New half supersymmetric solutions of the heterotic string

We describe all supersymmetric solutions of the heterotic string which preserve 8 supersymmetries and show that are distinguished by the holonomy, ${\rm hol}(\hat\nabla)$, of the connection, $\hat\nabla$, with skew-symmetric torsion. The ${\rm hol}(\hat\nabla) \subseteq SU(2)$ solutions are principal bundles over a 4-dimensional hyper-K\"ahler manifold equipped with a anti-self-dual connection and fibre group $G$ which has Lie algebra, ${\mathfrak Lie} (G)=\bR^{5,1}$, $\mathfrak{sl}(2,\bR)\oplus \mathfrak{su}(2)$ or $\mathfrak{cw}_6$. Some of the solutions have the interpretation as 5-branes wrapped on $G$ with transverse space any hyper-K\"ahler 4-dimensional manifold. We construct new solutions for ${\mathfrak Lie} (G)=\mathfrak{sl}(2,\bR)\oplus \mathfrak{su}(2)$ and show that are characterized by 3 integers and have continuous moduli.
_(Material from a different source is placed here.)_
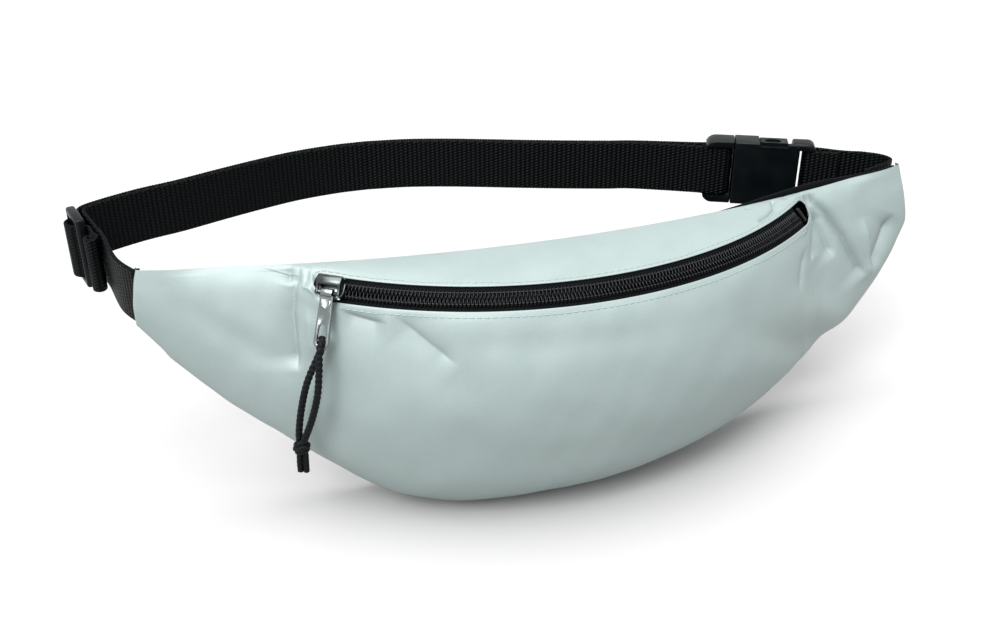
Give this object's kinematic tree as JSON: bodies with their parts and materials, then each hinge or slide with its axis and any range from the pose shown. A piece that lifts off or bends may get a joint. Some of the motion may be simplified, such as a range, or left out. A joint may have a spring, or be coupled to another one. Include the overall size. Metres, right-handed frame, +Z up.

There is also a smooth family in this class with one asymptotic region and the dilaton is bounded everywhere on the spacetime. We also demonstrate that the worldvolume theory of the backgrounds with holonomy SU(2) can be understood in terms of gauged WZW models for which the gauge fields are composite. The ${\rm hol}(\hat\nabla) \subseteq\bR^8$ solutions are superpositions of fundamental strings and pp-waves in flat space, which may also include a null rotation. The ${\rm hol}(\hat\nabla)=\{1\}$ heterotic string backgrounds which preserve 8 supersymmetries are Lorentzian group manifolds.